Oui, ce projet est très ancien, il a été rédigé par les gouvernements précédents, mais sa réalisation et sa mise en œuvre malgré tant d’objections ouvertes se sont accélérées sous le gouvernement actuel.
Malheureusement, nous ne pouvons pas élever une voix forte. Nous devons nous arrêter et regarder vers nous-mêmes. Nous avons du mal à revendiquer collectivement. Ceux qui élèvent la voix pour la mer Noire ne font pas de même pour Hasankeyf, ceux qui élever la voix pour Hasankeyf ne fait pas de même pour le mont Ida.
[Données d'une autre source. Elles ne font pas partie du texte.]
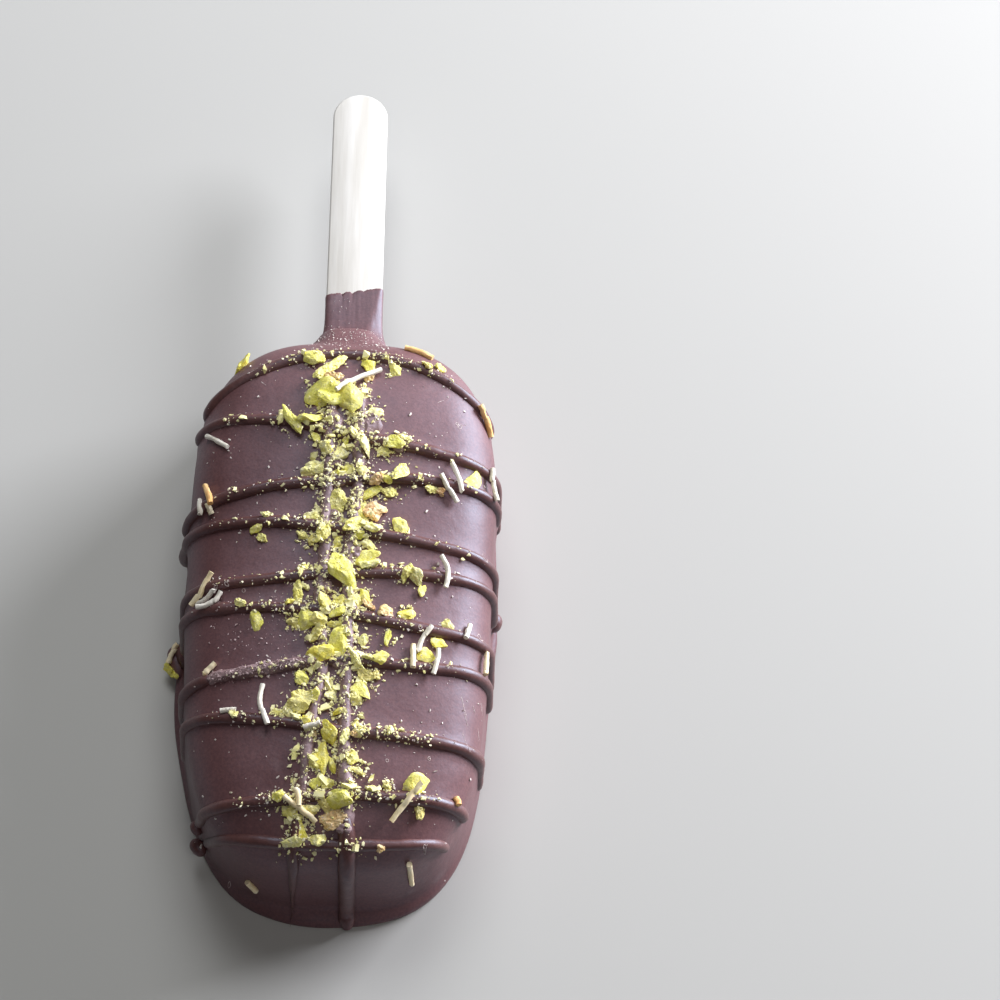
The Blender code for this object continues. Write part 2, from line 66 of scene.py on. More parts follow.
def new_object(name, data):
    """Make an object of this data and put it in the scene."""
    made = bpy.data.objects.new(name, data)
    bpy.context.scene.collection.objects.link(made)
    return made


# %% [markdown]
# ## The camera
# The photo was taken from above and a little below the bar's foot, with a long lens.
# The camera comes first, because each piece is judged through it. It is given as
# vectors, which are easier to trust than three turning angles.

# %% Set up the camera
EYE = Vector((0.0052905, -0.1758747, 0.4071998))
LOOK = Vector((0.04632099, 0.44479996, -0.89443131)).normalized()
RIGHT = Vector((0.99849398, 0.00573265, 0.05456105)).normalized()
FOCAL_LENGTH = 96.624

camera_data = bpy.data.cameras.new("camera")
camera_data.lens = FOCAL_LENGTH
camera_data.sensor_width = 36
camera = new_object("camera", camera_data)
turned = Matrix((RIGHT, RIGHT.cross(LOOK), -LOOK)).transposed().to_4x4()
camera.matrix_world = Matrix.Translation(EYE) @ turned
bpy.context.scene.camera = camera
print("camera", round(EYE.length / MM), "mm from the bar's back")

# %% [markdown]
# ## Helpers that every piece uses
# A bmesh is a mesh that is being worked on. A finished piece becomes an object with
# smooth shading and sharp edges only where faces meet at a strong angle. `spline_value`
# draws a smooth curve through a few measured values, so a poured line needs only seven
# numbers.

# %% Make the shared helpers
SHARP_ANGLE = math.radians(38)


def object_from(bm, name, sharp=SHARP_ANGLE, outward=True):
    """Turn a bmesh into a shaded object at the origin."""
    if outward:
        bmesh.ops.recalc_face_normals(bm, faces=bm.faces)
    mesh = bpy.data.meshes.new(name)
    bm.to_mesh(mesh)
    bm.free()
    mesh.shade_smooth()
    mesh.set_sharp_from_angle(angle=sharp)
    print(f"{name}: {len(mesh.polygons)} faces")
    return new_object(name, mesh)


def spline_value(values, stations, at):
    """A smooth curve through values at the given stations."""
    last = len(stations) - 2
    i = next((k for k in range(last + 1) if at <= stations[k + 1]), last)
    width = stations[i + 1] - stations[i]
    t = (at - stations[i]) / width
    before, after = max(i - 1, 0), min(i + 2, len(values) - 1)
    slope_in = (values[i + 1] - values[before]) / (stations[i + 1] - stations[before]) * width
    slope_out = (values[after] - values[i]) / (stations[after] - stations[i]) * width
    return (
        values[i] * (2 * t**3 - 3 * t**2 + 1)
        + values[i + 1] * (3 * t**2 - 2 * t**3)
        + slope_in * (t**3 - 2 * t**2 + t)
        + slope_out * (t**3 - t**2)
    )


def noise_at(*place):
    """Smooth noise from about -1 to 1."""
    return noise.noise(Vector(place))


def fade(edge_far, edge_near, value):
    """0 at the far edge, 1 at the near edge, smooth between them."""
    t = min(max((value - edge_far) / (edge_near - edge_far), 0), 1)
    return t * t * (3 - 2 * t)


# %% [markdown]
# ## The outline of the mould
# The bar was cast in a mould like a rounded box. Seen from above, its outline is a
# superellipse: an ellipse whose powers are above 2, so that it fills out its corners.
# It widens a little towards the stick. The same rule, drawn in by an inset, gives the
# outline at every depth. The rounding of the edge stops short: the face takes up its
# slope and goes on as a low dome, because wet chocolate leaves no flat top.

# %% Describe the mould
BAR_LENGTH = 0.0932
BAR_WIDTH = 0.0500
BAR_THICKNESS = 0.0263
WALL_TOP = 0.0157
EDGE_ROUNDING = 0.0088
ROUNDING_REACH = 0.0102
FACE_EDGE_SLOPE = 0.36
DRAFT = math.radians(3)
HEAD_WIDENING = 0.066
HEAD_LEAN = 0.012
SIDE_SQUARENESS = 3.13
HEAD_SQUARENESS = 3.6
FOOT_SQUARENESS = 4.09
FOOT_HEIGHT = 0.0019
FINE_TURNS = 2880


def shaped(x, y):
    """X once the bar is widened and leant towards its head."""
    return x * (1 + HEAD_WIDENING * 2 * y / BAR_LENGTH) + HEAD_LEAN * max(y, 0)


def end_squareness(y):
    return HEAD_SQUARENESS if y > 0 else FOOT_SQUARENESS


def outline_point(turn, inset):
    """One point of the outline seen from above, drawn in by inset."""
    across, along = math.cos(turn), math.sin(turn)
    half_width = max(BAR_WIDTH / 2 - inset, 0)
    half_length = BAR_LENGTH / 2 - inset
    x = math.copysign(abs(across) ** (2 / SIDE_SQUARENESS), across) * half_width
    y = math.copysign(abs(along) ** (2 / end_squareness(along)), along) * half_length
    return shaped(x, y), y


def even_turns(count):
    """Turns that set points evenly round the outline, the same on both sides."""
    fine = [2 * math.pi * k / FINE_TURNS for k in range(FINE_TURNS + 1)]
    edge = [outline_point(turn, 0) for turn in fine]
    lean_free = [Vector((x - HEAD_LEAN * max(y, 0), y)) for x, y in edge]
    reach = [0.0]
    for a, b in zip(lean_free, lean_free[1:]):
        reach.append(reach[-1] + (b - a).length)
    turns, k = [], 0
    for step in range(count):
        target = reach[-1] * step / count
        while reach[k + 1] < target:
            k += 1
        share = (target - reach[k]) / (reach[k + 1] - reach[k])
        turns.append(fine[k] + (fine[k + 1] - fine[k]) * share)
    return turns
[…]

Aujourd’hui, une partie a été engloutie mais il n’est pas trop tard. »
*Pourquoi il faut protéger Hasankeyf et le Tigre ?
Premièrement, Hasankeyf (Heskîf en kurde) est le patrimoine culturel de l’humanité avec ses plus de 12 000 ans d’histoire laissée par de nombreuses civilisations successives telles que les Sumériens, les Assyriens, les Babyloniens, les Byzantins, les Omeyyades, les Abbassides, les Artuqides, les Kurdes, etc.
Hasankeyf compte plus de 5000 grottes, 300 monticules et n’a pas encore livré tous ses secrets, fautes de fouilles archéologiques…
Deuxièmement, ce grand barrage d’Ilisu va chasser de leurs terres les populations qui vivent dans cette région depuis des millénaires. (On parle de plusieurs milliers de personnes ainsi déracinées de la région qui sera inondée par le barrage.)
Troisièmement, la réduction du débit des eaux du Tigre asséchera les marais située dans le sud de l’Irak causant une autre catastrophe écologique dans une région déjà dévastée par les changements climatiques et sécheresses répétées, tandis que la nature d’Hasankeyf sera engloutie par l’eau alors que la Turquie l’avait déclarée « zone de conservation naturelle » en 1981.
Quatrièmement, avec ce barrage, l’État turc prendra le contrôle des ressources en eau et sera en mesure de couper l’eau du Tigre à tout moment, affectant ainsi l’Irak. L’eau est très importante non seulement pour les Kurdes, mais aussi pour les Arabes et l’Irak. L’eau du Tigre ne doit pas être une arme de guerre laissée entre les mains du pouvoir turc.